Empfehlenswerte Beispiele wird jede/r für sich anders definieren.
Gut gemachtes Histotainment finde ich nach wie vor die Reihe 60 Mal Deutschland, die in 15 Minuten versucht, jeweils ein Jahr in Deutschland seit der Gründung beider deutschen Staaten 1949, über die Wiedervereinigung bis ins Jahr 2009 nachzuvollziehen. Es ist kurzweilig und bietet in meinen Augen genau die richtigen Anknüpfungspunkte zur weiteren Beschäftigung.
Ein anderes Beispiel ist Guido Knopp selbst: abseits seines großen Histotainment-Erfolges initiiert er gelegentlich auch Dinge, die mir gefallen. Da wären zum einen die Gespräche, die er in den 1980ern führte und die ich hier nicht verlinke, weil Herr Schmalenstroer sonst wieder etwas zu bloggen hat. Und auch das aktuelle Projekt der “History live” Diskussionsrunden auf Phoenix ist interessant, weil es in meinen Augen tatsächlich das versucht, was sich so viele Historiker ((von denen sich einige auch sonst erstaunlich gerne vor Knopps schwarze Wand setzen)) wünschen: längere Diskussionen zu einem bestimmten Thema im Fernsehen.
Darüber hinaus gibt es aber auch fachliche Beschäftigung mit dem Thema, die ersten Public History Lehrstühle in Deutschland sind bereits eingerichtet. An der Universität Gießen kann man sich in den Studiengang Fachjournalistik Geschichte einschreiben, in Berlin gibt es den Masterstudiengang Public History bereits, in Heidelberg befindet er sich noch im Aufbau.
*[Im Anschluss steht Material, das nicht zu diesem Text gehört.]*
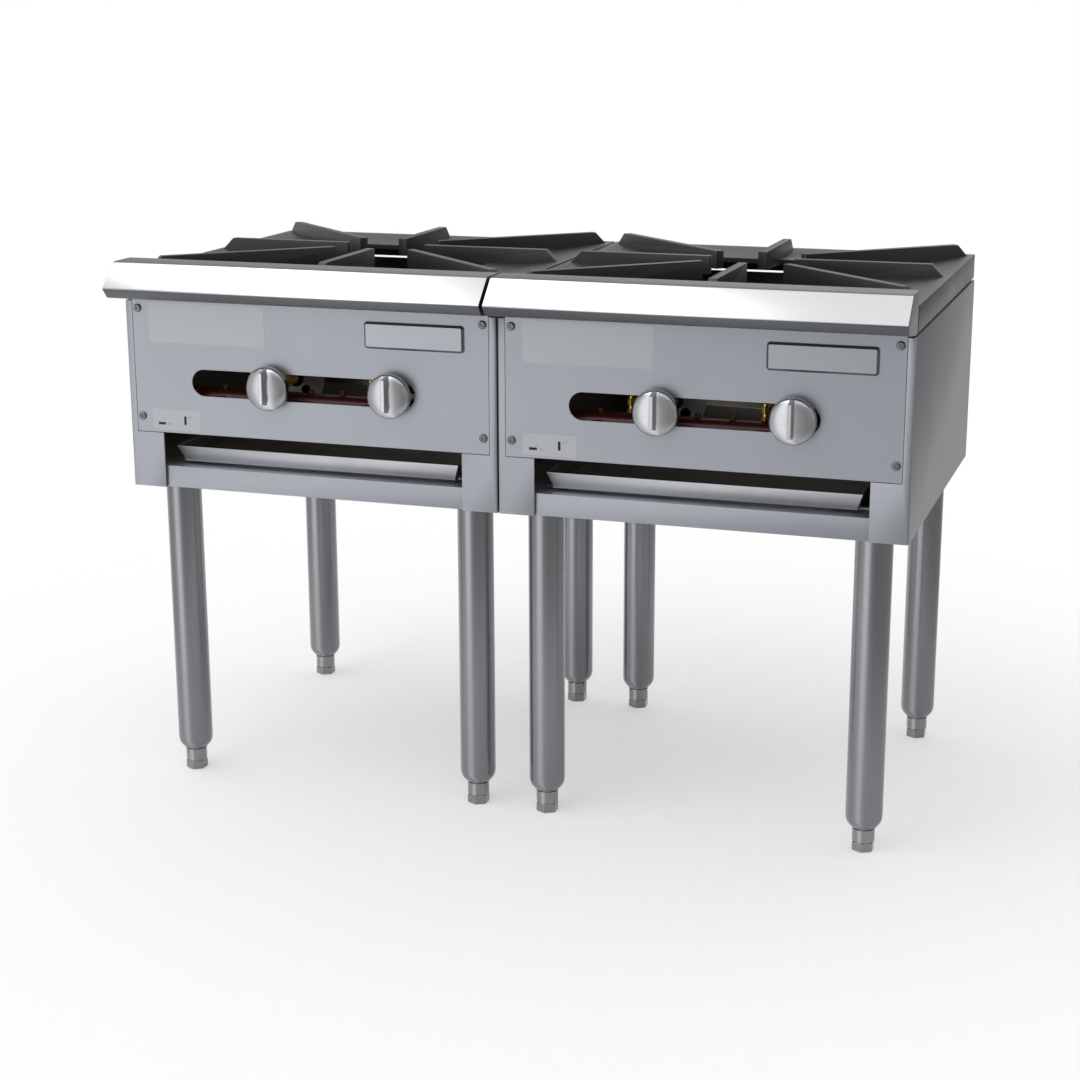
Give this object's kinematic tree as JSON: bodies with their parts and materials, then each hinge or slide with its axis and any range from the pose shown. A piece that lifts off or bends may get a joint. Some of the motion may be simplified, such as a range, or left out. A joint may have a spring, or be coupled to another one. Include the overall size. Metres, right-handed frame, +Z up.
{
  "type": "stock pot range",
  "caption": "Pair of banked stainless gas stock pot ranges on tall round legs, each with a ribbed cast top grate, two knobs and a pull-out drip tray.",
  "frame": {"origin": "on the floor, midway between the two ranges and midway between the rails' noses and the ends of the inlet pipes", "axes": "+X towards the right-hand range, +Y towards the rear, +Z up"},
  "size_m": [0.9132, 0.5404, 0.632],
  "materials": {
    "stainless": "brushed stainless sheet",
    "bright_stainless": "bright polished stainless sheet",
    "nameplate": "satin plate with bevelled bright edges, bare",
    "leg_tube": "brushed stainless tube",
    "foot_steel": "plated steel foot",
    "tray_steel": "brushed stainless sheet",
    "cast_iron": "dark grey cast iron, satin",
    "burner_iron": "raw cast iron, matt",
    "knob_chrome": "satin chrome",
    "brass": "turned brass",
    "gas_pipe": "dark red-brown pipe",
    "copper_tube": "bare copper tube",
    "zinc_plated": "zinc-plated steel"
  },
  "bodies": {
    "cabinets": {"left_left_side_panel": "stainless", "left_right_side_panel": "stainless", "left_rear_panel": "stainless", "left_lower_crossbar": "stainless", "left_control_panel": "stainless", "left_nameplate": "nameplate", "left_front_rail": "bright_stainless", "left_gas_manifold": "gas_pipe", "left_gas_inlet_pipe": "gas_pipe", "left_pilot_burner": "copper_tube", "left_burner_support": "zinc_plated", "left_outer_burner": "burner_iron", "left_inner_burner": "burner_iron", "left_outer_air_shutter": "zinc_plated", "left_inner_air_shutter": "zinc_plated", "left_left_valve": "brass", "left_right_valve": "brass", "right_left_side_panel": "stainless", "right_right_side_panel": "stainless", "right_rear_panel": "stainless", "right_lower_crossbar": "stainless", "right_control_panel": "stainless", "right_nameplate": "nameplate", "right_front_rail": "bright_stainless", "right_gas_manifold": "gas_pipe", "right_gas_inlet_pipe": "gas_pipe", "right_pilot_burner": "copper_tube", "right_burner_support": "zinc_plated", "right_outer_burner": "burner_iron", "right_inner_burner": "burner_iron", "right_outer_air_shutter": "zinc_plated", "right_inner_air_shutter": "zinc_plated", "right_left_valve": "brass", "right_right_valve": "brass", "left_front_left_leg": "leg_tube", "left_front_right_leg": "leg_tube", "left_rear_left_leg": "leg_tube", "left_rear_right_leg": "leg_tube", "right_front_left_leg": "leg_tube", "right_front_right_leg": "leg_tube", "right_rear_left_leg": "leg_tube", "right_rear_right_leg": "leg_tube", "front_banking_bolt": "zinc_plated", "rear_banking_bolt": "zinc_plated"},
    "left_grate": {"left_top_grate": "cast_iron"},
    "left_tray": {"left_drip_tray": "tray_steel"},
    "left_left_knob": {"left_left_knob": "knob_chrome"},
    "left_right_knob": {"left_right_knob": "knob_chrome"},
    "left_front_left_foot": {"left_front_left_foot": "foot_steel"},
    "left_front_right_foot": {"left_front_right_foot": "foot_steel"},
    "left_rear_left_foot": {"left_rear_left_foot": "foot_steel"},
    "left_rear_right_foot": {"left_rear_right_foot": "foot_steel"},
    "right_grate": {"right_top_grate": "cast_iron"},
    "right_tray": {"right_drip_tray": "tray_steel"},
    "right_left_knob": {"right_left_knob": "knob_chrome"},
    "right_right_knob": {"right_right_knob": "knob_chrome"},
    "right_front_left_foot": {"right_front_left_foot": "foot_steel"},
    "right_front_right_foot": {"right_front_right_foot": "foot_steel"},
    "right_rear_left_foot": {"right_rear_left_foot": "foot_steel"},
    "right_rear_right_foot": {"right_rear_right_foot": "foot_steel"}
  },
  "joints": [
    {"name": "left_grate_lift", "type": "slide", "parent": "cabinets", "child": "left_grate", "axis": [0, 0, 1], "range_m": [0, 0.12]},
    {"name": "left_tray_slide", "type": "slide", "parent": "cabinets", "child": "left_tray", "axis": [0, -1, 0], "range_m": [0, 0.36]},
    {"name": "left_left_knob_turn", "type": "hinge", "parent": "cabinets", "child": "left_left_knob", "pos_m": [-0.274, -0.21785, 0.4922], "axis": [0, -1, 0], "range_deg": [-90, 0]},
    {"name": "left_right_knob_turn", "type": "hinge", "parent": "cabinets", "child": "left_right_knob", "pos_m": [-0.1249, -0.21785, 0.4922], "axis": [0, -1, 0], "range_deg": [-90, 0]},
    {"name": "left_front_left_foot_screw", "type": "slide", "parent": "cabinets", "child": "left_front_left_foot", "axis": [0, 0, -1], "range_m": [0, 0.025]},
    {"name": "left_front_right_foot_screw", "type": "slide", "parent": "cabinets", "child": "left_front_right_foot", "axis": [0, 0, -1], "range_m": [0, 0.025]},
    {"name": "left_rear_left_foot_screw", "type": "slide", "parent": "cabinets", "child": "left_rear_left_foot", "axis": [0, 0, -1], "range_m": [0, 0.025]},
    {"name": "left_rear_right_foot_screw", "type": "slide", "parent": "cabinets", "child": "left_rear_right_foot", "axis": [0, 0, -1], "range_m": [0, 0.025]},
    {"name": "right_grate_lift", "type": "slide", "parent": "cabinets", "child": "right_grate", "axis": [0, 0, 1], "range_m": [0, 0.12]},
    {"name": "right_tray_slide", "type": "slide", "parent": "cabinets", "child": "right_tray", "axis": [0, -1, 0], "range_m": [0, 0.36]},
    {"name": "right_left_knob_turn", "type": "hinge", "parent": "cabinets", "child": "right_left_knob", "pos_m": [0.1832, -0.21785, 0.4922], "axis": [0, -1, 0], "range_deg": [-90, 0]},
    {"name": "right_right_knob_turn", "type": "hinge", "parent": "cabinets", "child": "right_right_knob", "pos_m": [0.3323, -0.21785, 0.4922], "axis": [0, -1, 0], "range_deg": [-90, 0]},
    {"name": "right_front_left_foot_screw", "type": "slide", "parent": "cabinets", "child": "right_front_left_foot", "axis": [0, 0, -1], "range_m": [0, 0.025]},
    {"name": "right_front_right_foot_screw", "type": "slide", "parent": "cabinets", "child": "right_front_right_foot", "axis": [0, 0, -1], "range_m": [0, 0.025]},
    {"name": "right_rear_left_foot_screw", "type": "slide", "parent": "cabinets", "child": "right_rear_left_foot", "axis": [0, 0, -1], "range_m": [0, 0.025]},
    {"name": "right_rear_right_foot_screw", "type": "slide", "parent": "cabinets", "child": "right_rear_right_foot", "axis": [0, 0, -1], "range_m": [0, 0.025]}
  ]
}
Mit herzlichem Dank an @Erbloggtes für das Korrekturlesen.
6 comments
Kann nur zustimmen. Ein internationaler Vergleich wäre meiner Ansicht nach bei der wissenschaftlichen Analyse interessant. Mich würde z.B. die Frage interessieren, ob sich beispielsweise nationale oder anderweitig gruppenbezogene Deutungsmuster erkennen lassen, wie die von Baberowski aufgezeigte Sicht auf Stalin als “Russen”.
Herzlichen Dank für diesen Uberblick. Mich stört an “Professor” Knopps Methode die unkritische Übernahme der Nazi-Wochenschauen, die nur das Zeigen was der Zuschauer sehen soll. Es prägt ein Bild vom NS-Staat, das vollkommen falsch ist. Es ist ganz im Sinne von Goebbels Hitler-zentriert und verdeckt die Komplexität des Machtsystems.
Ganz genau, wir gehen dem Diskurs der Nazis immer wieder auf den Leim, das ist ein sehr gutes Beispiel.
Besser spät als nie… Mir fiel dazu das noch ein: https://www.swr.de/-/id=9620702/property=download/nid=660374/1eg912/swr2-wissen-20120528.pdf
Vielen Dank, das ist sehr interessant!